ReCamDriving: LiDAR-Free Camera-Controlled Novel Trajectory Video Generation
Yaokun Li, Shuaixian Wang, Mantang Guo, Jiehui Huang, Taojun Ding, Mu Hu, Kaixuan Wang, Shaojie Shen, Guang Tan
2025-12-09
Summary
This paper introduces a new system called ReCamDriving that creates realistic videos of driving scenes, and importantly, lets you control the camera's viewpoint within those scenes.
What's the problem?
Existing methods for generating driving videos have limitations. Some try to 'repair' existing footage but struggle with complex details, while others use LiDAR data which doesn't capture the full scene. These approaches often result in videos that aren't very realistic or don't allow for precise camera control, and they can struggle to generalize to new situations.
What's the solution?
ReCamDriving uses detailed 3D scene representations to guide the video generation process, giving it a much better understanding of the environment's geometry. It's trained in two steps: first, it learns to control the camera generally, and then it uses the 3D information to refine the viewpoint and make the scene look accurate. To make sure the system learns to handle different camera movements, the researchers also created a large dataset of parallel driving videos, called ParaDrive, with over 110,000 pairs of videos showing the same scene from different camera angles.
Why it matters?
This work is significant because it allows for the creation of high-quality, camera-controllable driving videos using only camera footage.

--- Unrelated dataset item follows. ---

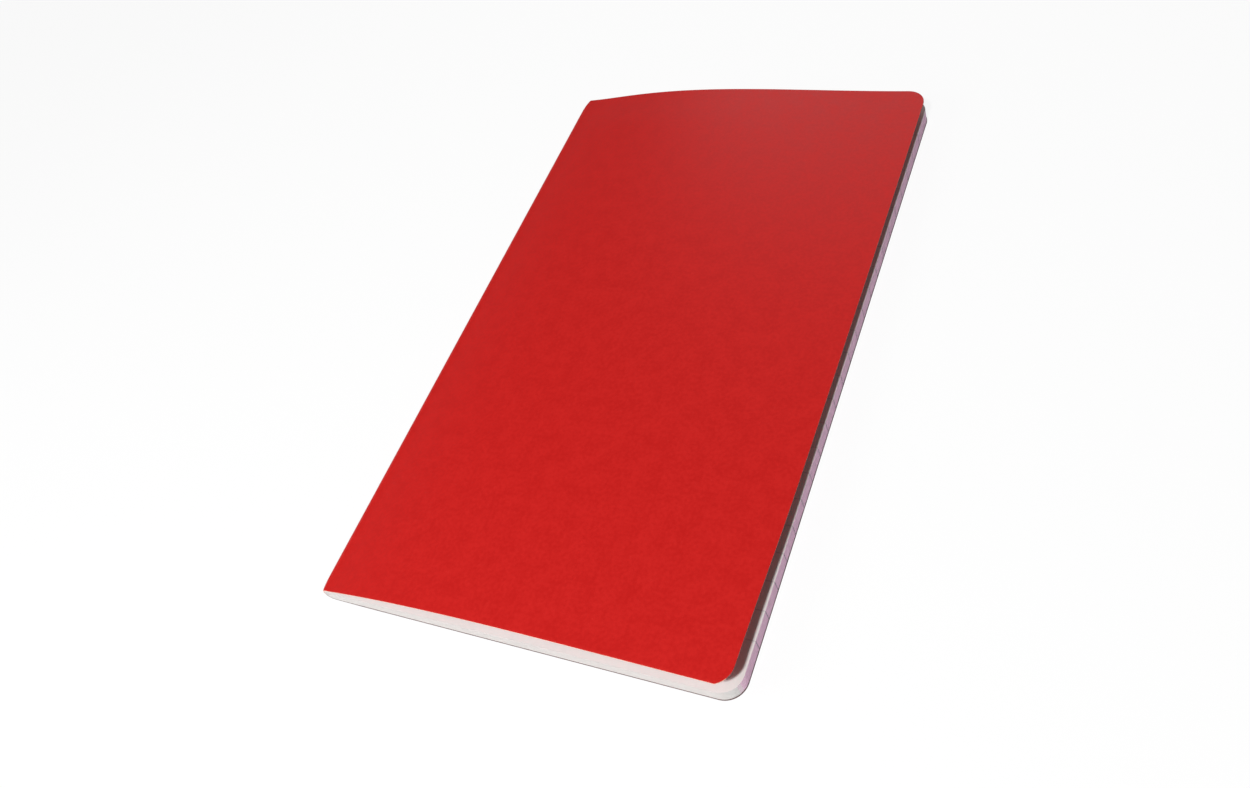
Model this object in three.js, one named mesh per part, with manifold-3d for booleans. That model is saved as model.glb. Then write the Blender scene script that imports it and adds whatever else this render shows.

This is useful for applications like training self-driving cars in simulated environments, creating realistic visual effects for movies, and developing new tools for virtual reality and augmented reality experiences. The new dataset, ParaDrive, also provides a valuable resource for other researchers working in this field.
Abstract
We propose ReCamDriving, a purely vision-based, camera-controlled novel-trajectory video generation framework. While repair-based methods fail to restore complex artifacts and LiDAR-based approaches rely on sparse and incomplete cues, ReCamDriving leverages dense and scene-complete 3DGS renderings for explicit geometric guidance, achieving precise camera-controllable generation. To mitigate overfitting to restoration behaviors when conditioned on 3DGS renderings, ReCamDriving adopts a two-stage training paradigm: the first stage uses camera poses for coarse control, while the second stage incorporates 3DGS renderings for fine-grained viewpoint and geometric guidance. Furthermore, we present a 3DGS-based cross-trajectory data curation strategy to eliminate the train-test gap in camera transformation patterns, enabling scalable multi-trajectory supervision from monocular videos. Based on this strategy, we construct the ParaDrive dataset, containing over 110K parallel-trajectory video pairs. Extensive experiments demonstrate that ReCamDriving achieves state-of-the-art camera controllability and structural consistency.